1

I have to read approximately 5000 rows of 6 columns max from a xls file. I'm using PHP >= 5.3. I'll be using PHPExcel for that task. I haven't try it but I think it can handle (If you have other options, they are welcome). The issue is that every time I read a row, I need to query the database to verify if that particular row exists, If it does, then overwrite it, If not, then add it. I think that's going to take a lot of time and PHP will just simply timeout ( I can't modify the timeout variable since it's a shared server). Could you give me a hand with this? Appreciate your help

user2430929
  • 113
  • 5
  • 15

2 Answers2

2

Since you're using MySQL, all you have to do is insert data and not worry about a row being there at all. Here's why and how:

  • If you query a database from PHP to verify a row exists, that's bad. Reason it's bad is because you are prone to getting false results. There's a lag between PHP and MySQL, and PHP can't be used to verify data integrity. That's the job of the database.

  • To ensure there are no duplicate rows, we use UNIQUE constraints on our columns.

  • MySQL extends SQL standard using INSERT INTO ... ON DUPLICATE KEY UPDATE syntax. That lets you just insert data, and if there's a duplicate row - you can just update it with new data.
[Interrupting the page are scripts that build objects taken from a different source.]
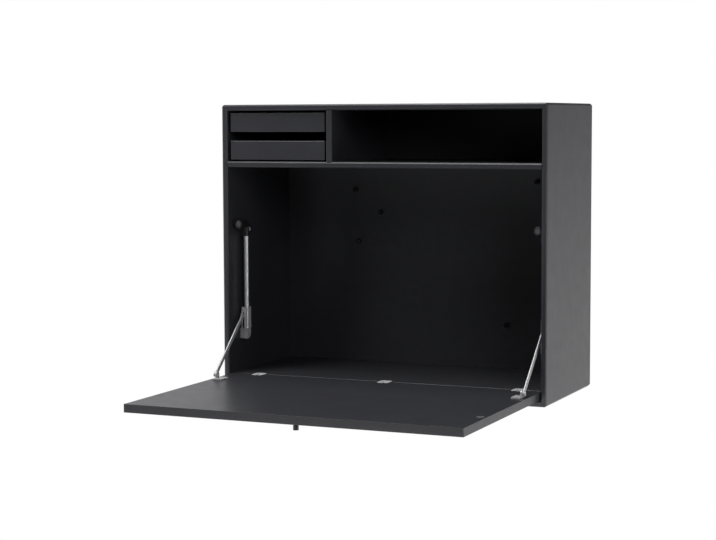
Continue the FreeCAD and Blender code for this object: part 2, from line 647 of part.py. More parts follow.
def foot_bracket():
    """Angle on the flap: a plate with two screws and a rounded lug beside the arm's lower eye."""
    middle = FOOT_PIVOT.y
    ends = (middle - FOOT_LENGTH / 2, middle + FOOT_LENGTH / 2)
    inner = LUG_OUTER + FOOT_WIDTH
    plate = block((LUG_OUTER, inner), ends, (FLAP_TOP, FLAP_TOP + FOOT_PLATE))
    upright = [e for e in plate.Edges if near(e.BoundBox.XMin, inner) and near(e.Length, FOOT_PLATE)]
    plate = plate.makeFillet(FOOT_CORNER, upright)
    lug = block((LUG_OUTER, LUG_INNER), (middle - FOOT_LUG_RADIUS, middle + FOOT_LUG_RADIUS),
                (FLAP_TOP, FOOT_PIVOT.z))
    ear = cross_bar(FOOT_PIVOT, LUG_OUTER, LUG_INNER, FOOT_LUG_RADIUS)
    return cut(fused([plate, lug, ear]), [foot_pin()] + foot_screws())


def foot_pin():
    """Pivot pin: headed beside the arm, riveted over the lug."""
    head_end = ARM_OUTER - ARM_GAP
    head = cross_bar(FOOT_PIVOT, head_end - PIVOT_HEAD_HEIGHT, head_end, PIVOT_HEAD_RADIUS)
    shank = cross_bar(FOOT_PIVOT, head_end, LUG_INNER, PIVOT_PIN_RADIUS)
    end = LUG_INNER + PIVOT_HEAD_HEIGHT
    rivet = cross_bar(FOOT_PIVOT, LUG_INNER, end, PIVOT_HEAD_RADIUS)
    rivet = rivet.makeChamfer(PIVOT_HEAD_EDGE, edges_where(rivet, lambda p: near(p.x, end)))
    return fused([head, shank, rivet])


def foot_screws():
    x = LUG_INNER + (FOOT_WIDTH - FOOT_LUG_THICKNESS) / 2
    z = FLAP_TOP + FOOT_PLATE
    heads = [Vector(x, FOOT_PIVOT.y + way * FOOT_SCREW_SPACING / 2, z) for way in (-1, 1)]
    return [wood_screw(head, Vector(0, 0, -1), FOOT_PLATE + SCREW_GRIP) for head in heads]


# ---- trays ----
def tray(level):
    """Pieces of one tray: front, sides, back and a bottom let into grooves."""
    low = SHELF_TOP + TRAY_LIFT + level * TRAY_PITCH
    high = low + TRAY_FRONT_HEIGHT - TRAY_SIDE_DROP
    behind = TRAY_FACE + TRAY_FRONT_THICKNESS
    front = block((TRAY_LEFT, TRAY_RIGHT), (TRAY_FACE, behind), (low, low + TRAY_FRONT_HEIGHT))
    front = front.makeChamfer(FINE_EDGE, edges_where(front, lambda p: near(p.y, TRAY_FACE)))
    inner = (TRAY_LEFT + TRAY_SIDE_THICKNESS, TRAY_RIGHT - TRAY_SIDE_THICKNESS)
    rear = TRAY_BACK - TRAY_SIDE_THICKNESS
    let_in = TRAY_BOTTOM_LET_IN
    bottom = block((inner[0] - let_in, inner[1] + let_in), (behind - let_in, rear + let_in),
                   (low + TRAY_BOTTOM_LIFT, low + TRAY_BOTTOM_LIFT + TRAY_BOTTOM_THICKNESS))
    middle = low + (TRAY_FRONT_HEIGHT - TRAY_SIDE_DROP) / 2
    grooves = [runner_groove(middle, INNER_LEFT, 1), runner_groove(middle, DIVIDER_LEFT, -1)]
    left = block((TRAY_LEFT, inner[0]), (behind, TRAY_BACK), (low, high))
    right = block((inner[1], TRAY_RIGHT), (behind, TRAY_BACK), (low, high))
    pieces = {
        "front": front.cut(bottom),
        "left_side": cut(left, [bottom, grooves[0]]),
        "right_side": cut(right, [bottom, grooves[1]]),
        "back": block(inner, (rear, TRAY_BACK), (low, high)).cut(bottom),
        "bottom": bottom,
    }
    runners = [runner(middle, INNER_LEFT, 1), runner(middle, DIVIDER_LEFT, -1)]
    return pieces, runners


def runner_reach():
    return TRAY_SIDE_GAP + RUNNER_LET_IN


def runner_groove(middle, wall, way):
    half = RUNNER_HEIGHT / 2 + RUNNER_PLAY
    reach = way * (runner_reach() + RUNNER_PLAY)
    return block((wall, wall + reach), (TRAY_FACE + TRAY_FRONT_THICKNESS, TRAY_BACK + 1),
                 (middle - half, middle + half))


def runner(middle, wall, way):
    return block((wall, wall + way * runner_reach()), (RUNNER_FRONT, RUNNER_REAR),
                 (middle - RUNNER_HEIGHT / 2, middle + RUNNER_HEIGHT / 2))


def runner_screws(level):
    middle = SHELF_TOP + TRAY_LIFT + level * TRAY_PITCH + (TRAY_FRONT_HEIGHT - TRAY_SIDE_DROP) / 2
    screws = []
    for wall, way in ((INNER_LEFT, 1), (DIVIDER_LEFT, -1)):
        for y in (RUNNER_FRONT + RUNNER_SCREW_INSET, RUNNER_REAR - RUNNER_SCREW_INSET):
            head = Vector(wall + way * runner_reach(), y, middle)
            screws.append(wood_screw(head, Vector(-way, 0, 0), runner_reach() + SCREW_GRIP))
    return screws


# ---- assembly ----
def build():
    nodes = {}
    stay_screws = both_sides(lower_screw()) + both_sides(top_screw())
    tray_screws = runner_screws(0) + runner_screws(1)
    joinery = dowels()
    splines = corner_splines()

    for name, panel in carcass_panels().items():
        nodes[name] = cut(panel, splines + joinery + stay_screws + tray_screws)
    nodes["corner_splines"] = Part.makeCompound(splines)
    nodes["dowels"] = Part.makeCompound(joinery)
    shelf = chamfered_board((INNER_LEFT, INNER_RIGHT), (SHELF_BOTTOM, SHELF_TOP), BACK_FRONT, "x")
    nodes["shelf"] = cut(shelf, joinery)
    divider = chamfered_board((DIVIDER_LEFT, DIVIDER_RIGHT), (SHELF_TOP, INNER_TOP), BACK_FRONT, "z")
    nodes["divider"] = cut(divider, joinery + tray_screws)
    nodes["back_panel"] = cut(back_panel(), fixing_holes() + rail_screws())
    nodes["hanging_rail"] = cut(rail_blank(), fixing_holes() + rail_screws())
    nodes["rail_screws"] = Part.makeCompound(rail_screws())
    sheet = block((INNER_LEFT, INNER_RIGHT), (SHEET_FRONT, BACK_FRONT), (FLAP_TOP, SHELF_BOTTOM))
    nodes["magnetic_sheet"] = sheet
    nodes["magnet_buttons"] = Part.makeCompound(board_buttons())

    nodes["floor_board"] = cut(floor_blank(), hinge_cups())
    nodes["floor_hinge_halves"] = Part.makeCompound(floor_hinge_halves())
    nodes["flap_hinge_halves"] = Part.makeCompound(flap_hinge_halves())
    nodes["hinge_pins"] = Part.makeCompound(hinge_pins())
    foot_screw_set = [s for one in foot_screws() for s in both_sides(one)]
    strikes = both_sides(left_strike())
    flap = cut(flap_blank(), hinge_cups() + hinge_notches() + foot_screw_set + strikes + [knob_stud()])
    nodes["flap_panel"] = flap
    nodes["foot_screws"] = Part.makeCompound(foot_screw_set)
    nodes["catch_strikes"] = Part.makeCompound(strikes)
    nodes["pull_knob"] = pull_knob()
    nodes["knob_stud"] = knob_stud()

    nodes["stay_screws"] = Part.makeCompound(stay_screws)
    stay = {
        "guide_rod": guide_rod(), "lower_bracket": lower_bracket(), "top_mount": top_mount(),
        "catch_magnet": catch_magnet(), "slider": slider(),
        "slider_liners": Part.makeCompound(slider_liners()), "slider_rivet": slider_rivet(),
        "stay_arm": stay_arm(), "foot_bracket": foot_bracket(), "foot_pin": foot_pin(),
    }
    for name, shape in stay.items():
        nodes["left_" + name] = shape
        nodes["right_" + name] = across(shape)

    runners = []
    for level, name in enumerate(("lower_tray", "upper_tray")):
        pieces, pair = tray(level)
        for piece, shape in pieces.items():
            nodes[name + "_" + piece] = shape
        runners += pair
    nodes["tray_runners"] = Part.makeCompound([cut(r, tray_screws) for r in runners])
    nodes["runner_screws"] = Part.makeCompound(tray_screws)
    return nodes


os.makedirs("parts", exist_ok=True)
for node, shape in build().items():
    shape.exportStep("parts/" + node + ".step")
    print(node, len(shape.Solids), round(shape.Volume / 1000, 1))
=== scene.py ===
import json
import math

import bmesh
import bpy
from mathutils import Matrix, Vector

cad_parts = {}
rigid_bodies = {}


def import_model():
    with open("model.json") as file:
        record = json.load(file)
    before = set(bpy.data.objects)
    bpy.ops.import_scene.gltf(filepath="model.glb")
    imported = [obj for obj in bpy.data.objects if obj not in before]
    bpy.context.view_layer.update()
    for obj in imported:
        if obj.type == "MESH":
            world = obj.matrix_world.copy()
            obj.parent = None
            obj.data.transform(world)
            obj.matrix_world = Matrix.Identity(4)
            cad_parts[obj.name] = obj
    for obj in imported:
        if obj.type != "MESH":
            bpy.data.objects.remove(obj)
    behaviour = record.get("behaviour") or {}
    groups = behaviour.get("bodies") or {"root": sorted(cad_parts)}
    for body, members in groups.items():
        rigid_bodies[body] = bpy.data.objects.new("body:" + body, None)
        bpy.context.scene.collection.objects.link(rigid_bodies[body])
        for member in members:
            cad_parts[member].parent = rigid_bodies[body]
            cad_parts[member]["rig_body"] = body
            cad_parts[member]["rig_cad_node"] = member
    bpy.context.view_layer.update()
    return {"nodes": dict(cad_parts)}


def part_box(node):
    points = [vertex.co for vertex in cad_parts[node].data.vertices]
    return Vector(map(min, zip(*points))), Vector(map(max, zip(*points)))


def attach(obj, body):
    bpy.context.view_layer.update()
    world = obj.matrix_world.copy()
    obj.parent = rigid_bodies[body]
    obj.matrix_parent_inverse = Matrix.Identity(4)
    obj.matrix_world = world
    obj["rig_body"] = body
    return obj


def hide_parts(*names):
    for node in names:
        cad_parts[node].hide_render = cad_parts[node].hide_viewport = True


# Fold down wall desk: the cabinet, its flap with the two stays, and the two trays, in metres.
MM = 0.001
X, Y, Z = Vector((1, 0, 0)), Vector((0, 1, 0)), Vector((0, 0, 1))
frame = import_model()
nodes = frame["nodes"]


# ---- modelling ----
BAR_SIDES = 64
NEAR = 0.02 * MM            # two places closer than this are the same
MERGE_GAP = 0.001 * MM      # vertices of a CAD node closer than this are merged
FLAT = 0.5                  # faces that meet at less than this angle are one flat face
FOLD = 20                   # edges that meet at more than this angle are rounded, in degrees
SHARP = 30                  # the same for copies of CAD nodes, with their faceted round faces


def bare():
    bpy.ops.object.select_all(action="DESELECT")


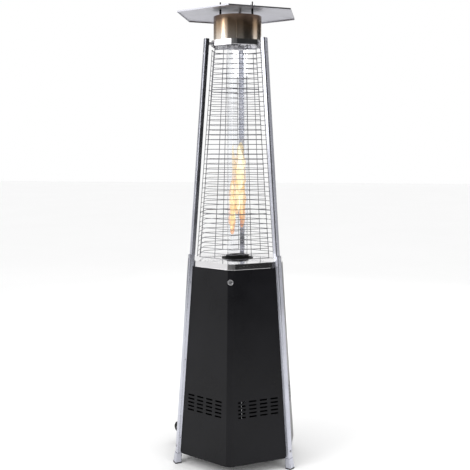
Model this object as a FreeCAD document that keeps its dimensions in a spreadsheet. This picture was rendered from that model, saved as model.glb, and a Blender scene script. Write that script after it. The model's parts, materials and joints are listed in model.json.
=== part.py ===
"""Free-standing gas patio heater: a tapering hexagonal tower on three legs.

Millimetres, +Z up, origin on the floor at the middle of the three feet. Angles round the tower are
counted from the front (-Y) towards +X, so the legs stand at -60, 60 and 180 degrees and the panels,
deck and guards bend half-way between them, at 0, 120 and -120 degrees.
"""
import FreeCAD, Part
import math
import os

import Sketcher
from FreeCAD import Placement, Rotation, Vector

DIMENSIONS = {
    # tower
    "hex_floor": 322.6,  # hexagon corner radius, carried down to the floor
    "hex_taper": 0.076,  # radius lost per unit of height
    "sheet": 1.2,
    "bend_cut": 16.0,  # length taken off each face by the flat at a bend
    "edge_gap": 16.2,  # panel edge beside a leg, from the leg's centre plane
    # legs and posts
    "leg_floor": 318.6,
    "leg_lean": 4.346,
    "leg_start": 10.0,
    "leg_top": 1031.0,
    "leg_wide": 30.0,
    "leg_deep": 24.0,
    "leg_wall": 1.5,
    "leg_round": 5.0,
    "post_top": 2059.0,
    "post_deep": 19.0,
    "post_shift": 4.0,
    "post_round": 6.0,
    "joiner_low": 950.0,
    "joiner_long": 150.0,
    "joiner_wide": 26.0,
    "joiner_deep": 11.0,
    "shoe_tall": 51.0,
    "shoe_flare": 4.0,
    "pad_thick": 6.0,
    # base
    "panel_low": 52.0,
    "panel_high": 972.0,
    "flange_deep": 14.0,
    "floor_plate": 58.0,
    "floor_thick": 2.0,
    "slot_long": 39.0,
    "slot_tall": 8.0,
    "slot_pitch": 56.0,
    "slot_rise": 18.0,
    "slot_height": 315.0,
    "pivot_out": 276.0,
    "pivot_height": 66.0,
    "pivot_radius": 3.0,
    "pivot_half": 50.0,
    "lock_height": 918.0,
    "lock_radius": 13.0,
    # deck, burner and glass
    "deck_low": 974.0,
    "deck_high": 1002.0,
    "deck_round": 52.0,
    "bowl_radius": 77.0,
    "bowl_deep": 62.0,
    "tube_radius": 50.0,
    "tube_wall": 2.5,
    "tube_low": 1009.0,
    "tube_high": 2062.0,
    # top
    "frame_low": 2020.0,
    "frame_high": 2046.0,
    "frame_hex": 291.4,  # corner radius of the top frame, carried down to the floor
    "frame_round": 38.0,
    "collar_radius": 114.5,
    "collar_high": 2161.0,
    "rim_radius": 304.5,
    "rim_height": 2172.0,
    "apex_height": 2200.0,
    "stud_ring": 88.0,
    "stud_radius": 3.0,
    "stud_top": 2224.0,
    # guards
    "guard_low": 1019.0,
    "guard_high": 2001.0,
    "guard_floor": 298.0,
    "guard_taper": 0.082,
    "wire_radius": 1.5,
    "rod_radius": 2.5,
    # controls
    "panel_out": 150.0,
    "valve_height": 820.0,
    "knob_radius": 24.0,
    "button_radius": 8.0,
    # wheels
    "wheel_radius": 30.0,
    "wheel_wide": 20.0,
    "wheel_out": 352.0,
    "wheel_side": 43.0,
    "wheel_height": 70.0,
    "axle_radius": 4.0,
    # clearances
    "running": 0.06,
}
LEGS = {"left": -60.0, "right": 60.0, "rear": 180.0}
BENDS = {"front": 0.0, "rear_right": 120.0, "rear_left": -120.0}
GUARD_WIRES = 43
THICK_WIRES = (9, 34, 42)
SLOT_ROWS = 5
SLOT_COLUMNS = 4
# holes and where the fasteners sit along a leg or post
BOLT_HOLE = 3.2
SCREW_HOLE = 2.2
LEG_BOLTS = (84.0, 1022.0)
POST_BOLTS = (1990.0, 2038.0)
PANEL_SCREWS = (130.0, 520.0, 900.0)
# sheet metal details
TAB_THICK = 2.0
PLATE_INSET = 20.0
CORNER_ROUND = 12.0
# lock and valve radii and depths
LOCK_BODY = 10.0
LOCK_DEEP = 20.0
LOCK_CORE = 5.5
# length that the deck and the top frame lose beside each leg
DECK_CUT = 34.0
FRAME_CUT = 15.0
DECK_SCREW = 985.0
BOWL_NECK = 66.0
STEM_RADIUS = 4.0
RIM_LIP = 6.0
# vent holes in the floor; one of them is right below the gas inlet
VENT_RING = 132.2
VENT_START = -17.6
VENT_RADIUS = 16.0
FLOOR_HOLE = 60.0
COS30 = math.cos(math.radians(30))
UP = Vector(0, 0, 1)
OUT = Vector(0, -1, 0)

doc = FreeCAD.newDocument("patio_heater")
sheet = doc.addObject("Spreadsheet::Sheet", "Dims")
parts = []


class Size:
    """A dimension that knows both its number and the spreadsheet expression behind it."""

    def __init__(self, value, text):
        self.value = value
        self.text = text

    def _join(self, sign, other, value):
        text = other.text if isinstance(other, Size) else repr(other)
        return Size(value, f"({self.text} {sign} {text})")

    def __add__(self, other):
        return self._join("+", other, self.value + number(other))

    def __sub__(self, other):
        return self._join("-", other, self.value - number(other))

    def __mul__(self, other):
        return self._join("*", other, self.value * number(other))

    def __truediv__(self, other):
        return self._join("/", other, self.value / number(other))

    def __neg__(self):
        return Size(-self.value, f"(0 - {self.text})")


def number(size):
    return float(size.value if isinstance(size, Size) else size)


def fill_sheet():
    for row, (alias, value) in enumerate(DIMENSIONS.items(), start=1):
        sheet.set(f"A{row}", alias)
        sheet.set(f"B{row}", str(value))
        sheet.setAlias(f"B{row}", alias)
    doc.recompute()
    return {alias: float(getattr(sheet, alias)) for alias in DIMENSIONS}


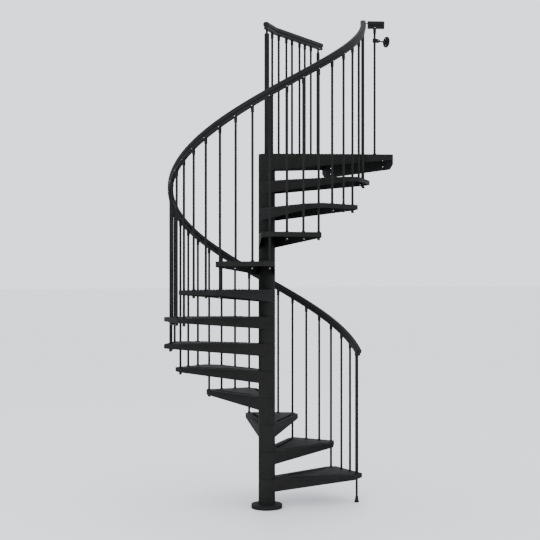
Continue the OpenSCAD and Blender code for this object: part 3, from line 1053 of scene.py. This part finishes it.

  • Reading 5000 rows is quick. Inserting 5000 is also quick, if you wrap it in a transaction. I would suggest reading 100 rows from the excel file, starting a transaction and just insert data (using ON DUPLICATE KEY UPDATE to handle duplicates). That will let you spend 1 I/O of your hard drive to save 100 records. Doing so, you can finish this whole process in a few seconds, which lets you not to worry about performance or timeouts.

Mjh
  • 2,904
  • 1
  • 17
  • 16
  • Insert into ... on duplicate key update it's good, but at every query that's will autoincrement primary autoincrement index... 5000 riiws in PHPExcel is not quick, and it depends from hositng – Andrey Vorobyev May 29 '15 at 04:47
  • @AndreyVorobyev - what you're saying is not true at all. I've worked on more than enough projects, so I talk from experience. 5000 inserts are possible within 1 second. You just need to have the knowledge to use the software properly. 5000 numbers are auto incremented within a microsecond. – Mjh May 29 '15 at 07:33
  • @AndreyVorobyev - what's your point? I don't know what's that got to do with my answer. I answered how to quickly perform the insert and avoid duplicates, exactly what the OP asked. How the data arrives or is read is not the scope of this question, nor answer. – Mjh May 29 '15 at 09:14
  • Hey man! @Mjh I didn't know about this method. I found it very practical, thanks! I haven't benchmarked it, but it takes 45 secs to upload the file (600kb) with 1mb connection -> read the data with PHPExcel and store it on arrays -> call my model and make a for because I have an array of arrays (the latter hold the actual information to the DB) and then finally call the insert function of CodeIgniter's orm inside the loop with every array. Can I still improve this? – user2430929 Jun 02 '15 at 03:10
  • @user2430929 - have you wrapped the inserts in a transaction or not? 45 seconds for 1MB sounds way, way too long. – Mjh Jun 02 '15 at 07:28
-1

At first run this process via exec, and timeout has no matter
At second, select all rows before read excel file. Select not at one query, read 2000 rows at time for example, and collect it to array.
At third use xlsx format and chunkReader, that allows read not whole file. It's not 100% garantee, but i did the same.

Community
  • 1
  • 1
Andrey Vorobyev
  • 896
  • 1
  • 10
  • 37